Anyone who has flown across the United States on a clear day, has soared over the Continental Divide, which cleaves North America in two.  Its significance is politically relevant in today’s world; east of this geological formation, all the rivers in the US flow towards the Atlantic, and likewise, west of the Divide, all rivers lead to the Pacific Ocean.  Our national discourse is similarly divergent.  We as a people are flowing inexorably away from each other, in an ideological Continental Divide as intractable, and seemingly insurmountable, as those towering mountain peaks that slit our country.  With the ascendancy of Donald Trump to the white House, all pretensions of harmony and post-racial ethos that peeked over the horizon during the Obama years, were over, replaced by this deep chasm of thought and belief that now assails our national discourse.

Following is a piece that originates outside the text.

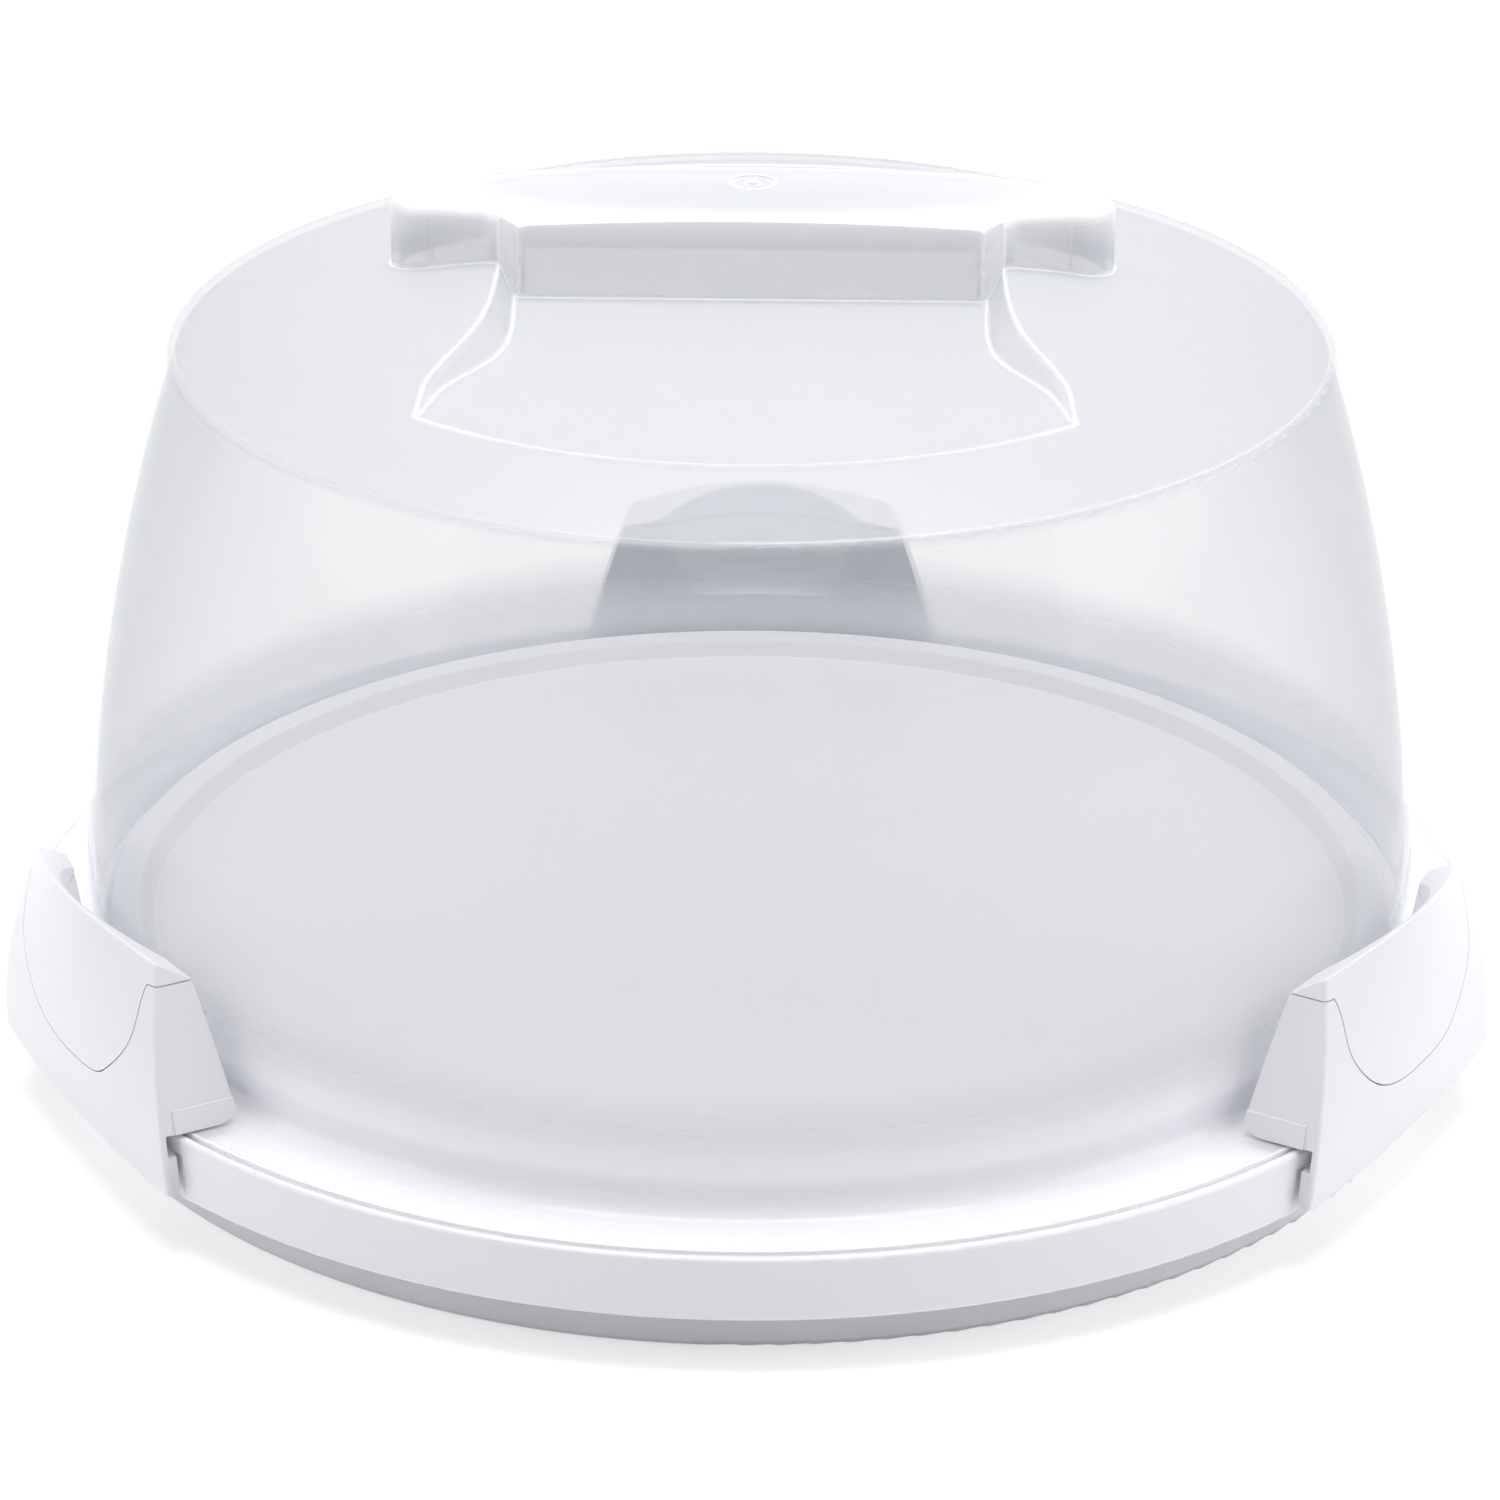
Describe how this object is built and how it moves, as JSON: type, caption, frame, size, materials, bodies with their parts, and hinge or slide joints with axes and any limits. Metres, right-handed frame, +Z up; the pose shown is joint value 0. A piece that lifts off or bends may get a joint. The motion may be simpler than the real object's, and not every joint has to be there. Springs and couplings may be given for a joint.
{
  "type": "cake carrier",
  "caption": "Round cake carrier: white tray on a grey foot ring, clear domed cover with carrying bar, hinged side latches.",
  "frame": {"origin": "centre of the foot ring's underside, on the table", "axes": "+Z up along the carrier's round axis, +X along the carrying bar to the right, -Y to the front, between two latches"},
  "size_m": [0.356, 0.357, 0.212],
  "materials": {
    "tray_plastic": "satin",
    "foot_rubber": "matte",
    "cover_plastic": "translucent, milky on top and clear at the side",
    "latch_plastic": "satin",
    "pin_plastic": "satin"
  },
  "bodies": {
    "tray": {"base_tray": "tray_plastic", "foot_ring": "foot_rubber"},
    "cover": {"cover_dome": "cover_plastic"},
    "latch_left": {"latch_body_left": "latch_plastic", "latch_cap_left": "latch_plastic", "hinge_pin_left": "pin_plastic"},
    "latch_right": {"latch_body_right": "latch_plastic", "latch_cap_right": "latch_plastic", "hinge_pin_right": "pin_plastic"},
    "latch_rear": {"latch_body_rear": "latch_plastic", "latch_cap_rear": "latch_plastic", "hinge_pin_rear": "pin_plastic"}
  },
  "joints": [
    {"name": "cover_lift", "type": "slide", "parent": "tray", "child": "cover", "axis": [0, 0, 1], "range_m": [0, 0.27]},
    {"name": "latch_left_hinge", "type": "hinge", "parent": "tray", "child": "latch_left", "pos_m": [-0.1493, -0.0862, 0.0152], "axis": [0.5, -0.866, 0], "range_deg": [0, 95]},
    {"name": "latch_right_hinge", "type": "hinge", "parent": "tray", "child": "latch_right", "pos_m": [0.1493, -0.0862, 0.0152], "axis": [0.5, 0.866, 0], "range_deg": [0, 95]},
    {"name": "latch_rear_hinge", "type": "hinge", "parent": "tray", "child": "latch_rear", "pos_m": [0, 0.1724, 0.0152], "axis": [-1, 0, 0], "range_deg": [0, 95]}
  ]
}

Into this harrowing exposition of how fractured we’ve become, steps artist and fashion designer Garyk Lee, making perhaps the most provocative, yet sobering statement on the two Americas we inhabit, as we flow further and further apart from each other.  He has created a Get out The Vote (GOTV) poster aimed squarely at the coming midterm elections that illustrates in stark relief, illustrating in unflinching detail how, like the rivers on either side of the Divide, we are moving towards vastly different destinations.  The way we cast our ballots will, as Lee skillfully portrays, determine which of these rivers we sail on.  “I saw what was happening in our country under Trump,” Lee observes, “and I wanted to try to speak to that with this poster.”  Lee’s pointed composition is, appropriately, bifurcated by a tree which grows between left and right, between blue and red, between a thriving, diverse, strong community living in the light, and a dark, suffering, incarcerated dystopia living under the dark clouds of isolation and despair.  The work is meant to highlight the dream versus the nightmare, with the veiled warning about how our vote will either drag us further into the morass of authoritarianism we find ourselves grappling with today, or up towards the best of what we can, and could truly be as an enlightened, egalitarian Republic.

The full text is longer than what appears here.